### To do
Count the lines below that contain the word "Write", and reply with that number alone.

### CAD and scene scripts
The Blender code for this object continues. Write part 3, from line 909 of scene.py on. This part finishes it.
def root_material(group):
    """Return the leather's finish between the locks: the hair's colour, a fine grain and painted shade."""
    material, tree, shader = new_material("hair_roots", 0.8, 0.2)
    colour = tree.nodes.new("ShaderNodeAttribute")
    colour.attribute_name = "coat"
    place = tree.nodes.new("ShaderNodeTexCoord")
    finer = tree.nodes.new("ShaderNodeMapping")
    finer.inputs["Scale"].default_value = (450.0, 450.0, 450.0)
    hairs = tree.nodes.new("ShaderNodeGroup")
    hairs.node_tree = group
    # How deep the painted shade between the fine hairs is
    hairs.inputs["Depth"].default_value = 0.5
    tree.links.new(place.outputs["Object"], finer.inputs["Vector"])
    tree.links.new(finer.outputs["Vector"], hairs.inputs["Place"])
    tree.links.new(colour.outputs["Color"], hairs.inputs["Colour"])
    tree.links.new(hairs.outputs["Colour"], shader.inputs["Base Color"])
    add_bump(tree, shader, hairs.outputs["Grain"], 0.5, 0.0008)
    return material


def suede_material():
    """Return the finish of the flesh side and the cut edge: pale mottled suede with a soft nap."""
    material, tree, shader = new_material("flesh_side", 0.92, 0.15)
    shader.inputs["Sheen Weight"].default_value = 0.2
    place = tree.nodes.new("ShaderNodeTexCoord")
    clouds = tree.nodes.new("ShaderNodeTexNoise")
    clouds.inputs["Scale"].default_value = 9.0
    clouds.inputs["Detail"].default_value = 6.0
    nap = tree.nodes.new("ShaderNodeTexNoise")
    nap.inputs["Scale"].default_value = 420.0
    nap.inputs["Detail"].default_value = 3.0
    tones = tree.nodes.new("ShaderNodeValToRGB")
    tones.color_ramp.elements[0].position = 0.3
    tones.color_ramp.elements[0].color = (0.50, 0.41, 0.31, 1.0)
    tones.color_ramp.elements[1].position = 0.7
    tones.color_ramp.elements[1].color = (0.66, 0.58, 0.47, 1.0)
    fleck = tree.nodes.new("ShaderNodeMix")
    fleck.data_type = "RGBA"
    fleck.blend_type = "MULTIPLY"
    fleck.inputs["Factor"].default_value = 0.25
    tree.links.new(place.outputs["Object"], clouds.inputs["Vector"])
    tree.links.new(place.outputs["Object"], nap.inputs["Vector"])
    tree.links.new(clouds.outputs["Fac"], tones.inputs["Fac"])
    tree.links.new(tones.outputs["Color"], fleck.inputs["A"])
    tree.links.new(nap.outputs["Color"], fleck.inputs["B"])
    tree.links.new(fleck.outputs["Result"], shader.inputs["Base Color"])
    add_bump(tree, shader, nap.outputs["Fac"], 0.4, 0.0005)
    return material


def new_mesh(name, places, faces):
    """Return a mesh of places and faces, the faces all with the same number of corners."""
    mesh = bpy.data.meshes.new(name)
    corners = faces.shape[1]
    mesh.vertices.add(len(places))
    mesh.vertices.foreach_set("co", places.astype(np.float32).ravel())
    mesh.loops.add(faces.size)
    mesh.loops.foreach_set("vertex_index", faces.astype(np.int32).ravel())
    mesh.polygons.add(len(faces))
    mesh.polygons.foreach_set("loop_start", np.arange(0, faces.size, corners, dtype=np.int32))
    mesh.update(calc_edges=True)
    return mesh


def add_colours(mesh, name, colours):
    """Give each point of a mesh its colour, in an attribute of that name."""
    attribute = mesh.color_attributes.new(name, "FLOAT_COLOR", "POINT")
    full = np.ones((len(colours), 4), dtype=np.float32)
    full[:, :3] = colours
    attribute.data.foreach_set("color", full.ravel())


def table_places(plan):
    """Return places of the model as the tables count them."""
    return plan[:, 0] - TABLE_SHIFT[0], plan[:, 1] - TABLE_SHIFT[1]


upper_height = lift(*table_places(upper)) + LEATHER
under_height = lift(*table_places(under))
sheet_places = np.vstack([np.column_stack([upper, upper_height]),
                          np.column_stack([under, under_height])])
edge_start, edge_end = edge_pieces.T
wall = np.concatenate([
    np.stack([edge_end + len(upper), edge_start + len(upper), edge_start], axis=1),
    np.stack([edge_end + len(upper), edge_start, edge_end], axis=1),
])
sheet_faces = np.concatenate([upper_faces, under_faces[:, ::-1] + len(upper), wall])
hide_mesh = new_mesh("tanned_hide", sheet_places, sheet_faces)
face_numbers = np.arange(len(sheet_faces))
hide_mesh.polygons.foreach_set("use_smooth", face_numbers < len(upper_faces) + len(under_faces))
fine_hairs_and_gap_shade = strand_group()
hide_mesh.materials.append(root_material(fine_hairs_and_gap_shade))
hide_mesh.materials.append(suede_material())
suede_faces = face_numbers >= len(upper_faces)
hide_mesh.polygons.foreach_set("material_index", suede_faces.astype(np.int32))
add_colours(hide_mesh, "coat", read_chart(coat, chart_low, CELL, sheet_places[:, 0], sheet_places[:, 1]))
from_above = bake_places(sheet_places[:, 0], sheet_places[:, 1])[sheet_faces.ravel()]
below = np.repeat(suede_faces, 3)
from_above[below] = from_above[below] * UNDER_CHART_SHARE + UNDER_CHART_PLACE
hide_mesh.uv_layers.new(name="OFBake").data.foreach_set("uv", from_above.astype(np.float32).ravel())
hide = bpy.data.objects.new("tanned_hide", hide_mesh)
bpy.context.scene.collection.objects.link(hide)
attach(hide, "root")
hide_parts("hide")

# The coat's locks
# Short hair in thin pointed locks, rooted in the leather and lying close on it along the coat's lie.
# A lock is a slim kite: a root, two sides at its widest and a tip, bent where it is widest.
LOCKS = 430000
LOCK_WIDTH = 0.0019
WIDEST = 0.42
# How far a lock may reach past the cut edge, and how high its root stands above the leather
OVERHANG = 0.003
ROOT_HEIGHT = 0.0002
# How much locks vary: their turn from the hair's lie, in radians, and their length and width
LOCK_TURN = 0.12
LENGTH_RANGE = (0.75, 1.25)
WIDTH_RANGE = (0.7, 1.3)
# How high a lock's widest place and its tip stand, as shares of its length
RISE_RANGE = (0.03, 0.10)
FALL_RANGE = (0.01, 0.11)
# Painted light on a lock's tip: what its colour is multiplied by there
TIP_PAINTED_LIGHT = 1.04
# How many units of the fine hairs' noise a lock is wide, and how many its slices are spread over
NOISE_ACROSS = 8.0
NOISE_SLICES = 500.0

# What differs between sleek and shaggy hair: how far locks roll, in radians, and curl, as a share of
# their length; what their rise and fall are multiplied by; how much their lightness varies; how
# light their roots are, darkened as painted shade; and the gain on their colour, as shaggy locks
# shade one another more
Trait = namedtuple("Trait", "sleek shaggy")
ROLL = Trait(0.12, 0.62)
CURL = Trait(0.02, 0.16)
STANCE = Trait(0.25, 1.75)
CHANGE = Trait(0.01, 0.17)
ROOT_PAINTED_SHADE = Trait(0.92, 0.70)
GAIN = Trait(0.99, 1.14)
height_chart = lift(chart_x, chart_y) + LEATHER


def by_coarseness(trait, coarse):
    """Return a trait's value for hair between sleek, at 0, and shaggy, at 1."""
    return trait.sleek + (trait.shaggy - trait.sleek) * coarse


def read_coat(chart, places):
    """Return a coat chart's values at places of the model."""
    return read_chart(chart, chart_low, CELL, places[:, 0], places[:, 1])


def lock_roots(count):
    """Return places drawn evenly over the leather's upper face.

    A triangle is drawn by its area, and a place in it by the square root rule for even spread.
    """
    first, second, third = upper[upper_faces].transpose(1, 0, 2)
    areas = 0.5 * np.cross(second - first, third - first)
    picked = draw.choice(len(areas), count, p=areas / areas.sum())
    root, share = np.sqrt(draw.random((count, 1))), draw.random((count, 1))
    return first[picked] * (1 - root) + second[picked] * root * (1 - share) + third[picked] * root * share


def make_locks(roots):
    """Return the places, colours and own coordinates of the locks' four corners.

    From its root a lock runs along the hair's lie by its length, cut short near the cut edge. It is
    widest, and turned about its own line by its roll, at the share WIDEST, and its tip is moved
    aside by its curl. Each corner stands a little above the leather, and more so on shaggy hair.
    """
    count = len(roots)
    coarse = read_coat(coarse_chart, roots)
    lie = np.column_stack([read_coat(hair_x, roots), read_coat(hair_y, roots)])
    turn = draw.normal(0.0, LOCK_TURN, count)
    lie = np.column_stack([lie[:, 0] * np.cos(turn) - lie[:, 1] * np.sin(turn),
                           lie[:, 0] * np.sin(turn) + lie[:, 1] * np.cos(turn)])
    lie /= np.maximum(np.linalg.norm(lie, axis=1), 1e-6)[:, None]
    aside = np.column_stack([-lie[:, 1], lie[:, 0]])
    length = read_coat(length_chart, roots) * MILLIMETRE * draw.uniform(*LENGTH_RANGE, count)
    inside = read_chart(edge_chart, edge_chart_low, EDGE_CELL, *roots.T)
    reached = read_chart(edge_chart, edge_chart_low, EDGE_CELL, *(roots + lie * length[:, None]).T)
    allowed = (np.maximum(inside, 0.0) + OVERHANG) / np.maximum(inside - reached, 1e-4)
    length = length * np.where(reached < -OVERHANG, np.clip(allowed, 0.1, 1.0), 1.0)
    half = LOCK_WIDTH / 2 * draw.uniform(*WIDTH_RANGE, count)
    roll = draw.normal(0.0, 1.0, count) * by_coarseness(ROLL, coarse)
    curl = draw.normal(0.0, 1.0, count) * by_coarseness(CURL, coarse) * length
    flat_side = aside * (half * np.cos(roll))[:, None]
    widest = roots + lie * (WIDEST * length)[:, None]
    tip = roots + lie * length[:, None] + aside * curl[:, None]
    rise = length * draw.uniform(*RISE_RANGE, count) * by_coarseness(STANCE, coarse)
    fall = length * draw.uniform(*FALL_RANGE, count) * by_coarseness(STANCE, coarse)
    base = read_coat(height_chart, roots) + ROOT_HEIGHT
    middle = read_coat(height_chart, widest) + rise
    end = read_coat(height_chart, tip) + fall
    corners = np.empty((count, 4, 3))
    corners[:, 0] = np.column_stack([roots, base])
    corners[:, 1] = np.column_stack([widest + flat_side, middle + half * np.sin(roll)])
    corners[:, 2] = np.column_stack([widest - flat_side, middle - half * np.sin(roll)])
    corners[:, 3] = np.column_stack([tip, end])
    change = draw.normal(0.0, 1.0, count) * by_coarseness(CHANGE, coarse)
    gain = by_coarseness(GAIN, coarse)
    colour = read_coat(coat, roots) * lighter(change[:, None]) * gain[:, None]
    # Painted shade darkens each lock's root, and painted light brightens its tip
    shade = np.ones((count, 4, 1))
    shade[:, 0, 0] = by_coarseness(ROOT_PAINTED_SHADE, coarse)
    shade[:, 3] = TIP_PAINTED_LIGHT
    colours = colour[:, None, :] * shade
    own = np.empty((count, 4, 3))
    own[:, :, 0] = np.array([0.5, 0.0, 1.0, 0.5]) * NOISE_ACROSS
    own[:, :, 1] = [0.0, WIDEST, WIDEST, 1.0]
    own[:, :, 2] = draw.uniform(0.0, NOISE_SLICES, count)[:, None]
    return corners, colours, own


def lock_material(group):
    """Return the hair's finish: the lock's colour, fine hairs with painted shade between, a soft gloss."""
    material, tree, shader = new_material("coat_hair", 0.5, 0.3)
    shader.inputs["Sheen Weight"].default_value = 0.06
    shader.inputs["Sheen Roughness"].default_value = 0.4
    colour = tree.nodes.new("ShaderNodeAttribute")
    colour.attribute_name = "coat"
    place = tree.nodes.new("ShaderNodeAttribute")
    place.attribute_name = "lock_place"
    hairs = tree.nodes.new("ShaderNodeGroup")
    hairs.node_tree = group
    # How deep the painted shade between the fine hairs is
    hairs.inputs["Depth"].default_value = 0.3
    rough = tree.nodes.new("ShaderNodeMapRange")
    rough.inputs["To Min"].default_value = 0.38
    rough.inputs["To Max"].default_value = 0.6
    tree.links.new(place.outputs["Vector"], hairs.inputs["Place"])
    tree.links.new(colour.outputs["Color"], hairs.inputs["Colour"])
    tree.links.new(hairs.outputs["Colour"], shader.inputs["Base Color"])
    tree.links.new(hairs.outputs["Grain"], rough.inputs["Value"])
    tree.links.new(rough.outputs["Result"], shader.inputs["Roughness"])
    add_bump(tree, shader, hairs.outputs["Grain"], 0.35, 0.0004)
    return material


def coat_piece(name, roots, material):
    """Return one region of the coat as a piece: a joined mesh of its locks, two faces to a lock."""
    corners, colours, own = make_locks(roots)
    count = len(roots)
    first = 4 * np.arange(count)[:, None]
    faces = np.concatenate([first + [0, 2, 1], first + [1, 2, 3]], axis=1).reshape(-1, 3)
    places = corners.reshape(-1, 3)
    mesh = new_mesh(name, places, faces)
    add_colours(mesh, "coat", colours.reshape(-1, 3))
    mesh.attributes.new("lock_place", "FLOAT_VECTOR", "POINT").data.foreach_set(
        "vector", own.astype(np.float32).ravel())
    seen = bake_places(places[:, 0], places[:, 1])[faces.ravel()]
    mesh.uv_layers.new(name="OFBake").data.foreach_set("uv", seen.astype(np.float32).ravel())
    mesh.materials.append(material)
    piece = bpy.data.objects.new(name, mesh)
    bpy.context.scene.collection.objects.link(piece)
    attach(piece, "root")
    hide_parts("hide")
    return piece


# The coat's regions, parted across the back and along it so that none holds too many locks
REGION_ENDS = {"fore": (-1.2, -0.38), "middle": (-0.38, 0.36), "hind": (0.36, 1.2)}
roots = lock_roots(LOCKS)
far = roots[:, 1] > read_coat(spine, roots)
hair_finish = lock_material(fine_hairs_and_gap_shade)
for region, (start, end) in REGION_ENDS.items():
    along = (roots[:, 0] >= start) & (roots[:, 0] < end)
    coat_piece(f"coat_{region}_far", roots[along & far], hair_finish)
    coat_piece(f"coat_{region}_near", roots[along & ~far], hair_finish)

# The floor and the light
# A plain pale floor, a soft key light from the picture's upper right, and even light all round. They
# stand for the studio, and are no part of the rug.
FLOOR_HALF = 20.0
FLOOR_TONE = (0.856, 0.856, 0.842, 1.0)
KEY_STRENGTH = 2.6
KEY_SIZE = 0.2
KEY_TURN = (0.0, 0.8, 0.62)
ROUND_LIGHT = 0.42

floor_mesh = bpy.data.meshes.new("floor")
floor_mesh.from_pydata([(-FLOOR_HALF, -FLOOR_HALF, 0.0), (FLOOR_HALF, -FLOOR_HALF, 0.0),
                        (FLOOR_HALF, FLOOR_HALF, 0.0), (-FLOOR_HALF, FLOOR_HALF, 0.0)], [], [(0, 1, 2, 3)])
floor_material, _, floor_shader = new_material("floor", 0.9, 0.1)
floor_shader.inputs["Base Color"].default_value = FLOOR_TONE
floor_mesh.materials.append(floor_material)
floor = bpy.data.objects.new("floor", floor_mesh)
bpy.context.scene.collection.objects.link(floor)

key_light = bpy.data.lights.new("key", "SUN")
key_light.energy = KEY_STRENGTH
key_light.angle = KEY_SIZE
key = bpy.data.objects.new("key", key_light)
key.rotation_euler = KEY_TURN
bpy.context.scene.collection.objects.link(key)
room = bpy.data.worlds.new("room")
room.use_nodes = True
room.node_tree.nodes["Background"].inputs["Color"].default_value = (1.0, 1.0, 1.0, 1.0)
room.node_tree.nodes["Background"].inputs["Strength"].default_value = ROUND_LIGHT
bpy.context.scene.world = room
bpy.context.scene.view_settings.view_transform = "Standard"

--

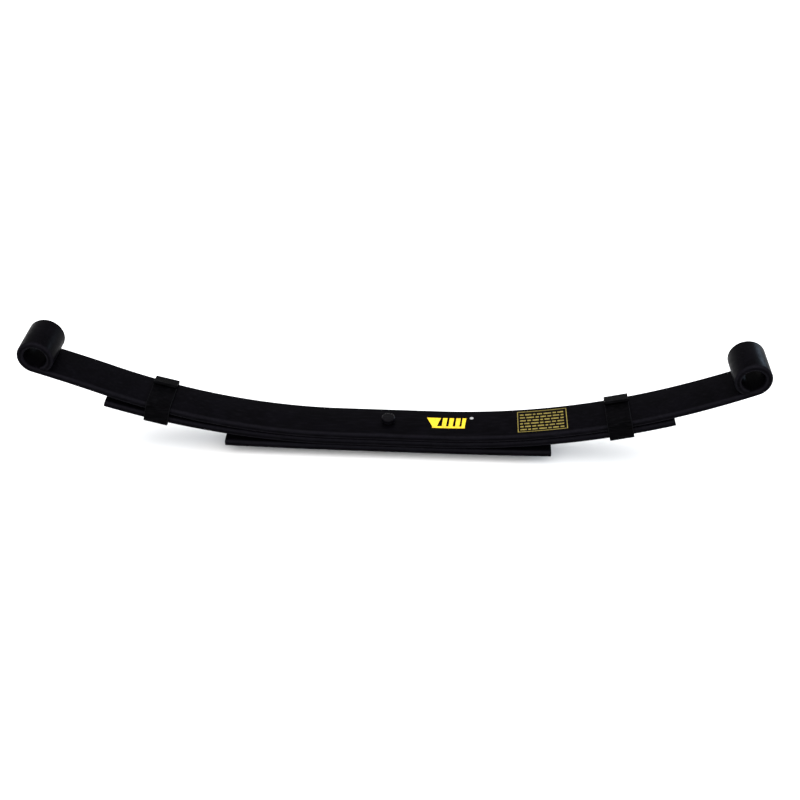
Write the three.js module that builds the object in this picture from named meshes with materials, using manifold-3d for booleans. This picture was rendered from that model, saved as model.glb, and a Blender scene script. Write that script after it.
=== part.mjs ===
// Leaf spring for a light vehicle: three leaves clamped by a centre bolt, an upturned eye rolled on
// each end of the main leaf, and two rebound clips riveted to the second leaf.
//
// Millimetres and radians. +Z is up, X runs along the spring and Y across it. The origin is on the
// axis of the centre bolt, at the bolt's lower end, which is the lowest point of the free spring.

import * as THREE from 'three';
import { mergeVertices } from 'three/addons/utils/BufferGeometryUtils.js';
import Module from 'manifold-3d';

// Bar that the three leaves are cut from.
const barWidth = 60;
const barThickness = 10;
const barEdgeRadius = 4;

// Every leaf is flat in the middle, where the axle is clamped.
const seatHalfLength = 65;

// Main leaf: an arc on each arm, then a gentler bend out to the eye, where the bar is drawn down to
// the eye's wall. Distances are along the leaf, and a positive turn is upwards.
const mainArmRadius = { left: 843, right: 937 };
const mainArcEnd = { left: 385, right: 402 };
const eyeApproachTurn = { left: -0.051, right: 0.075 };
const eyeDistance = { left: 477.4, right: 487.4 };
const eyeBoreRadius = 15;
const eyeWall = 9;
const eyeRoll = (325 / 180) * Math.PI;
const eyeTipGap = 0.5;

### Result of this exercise
2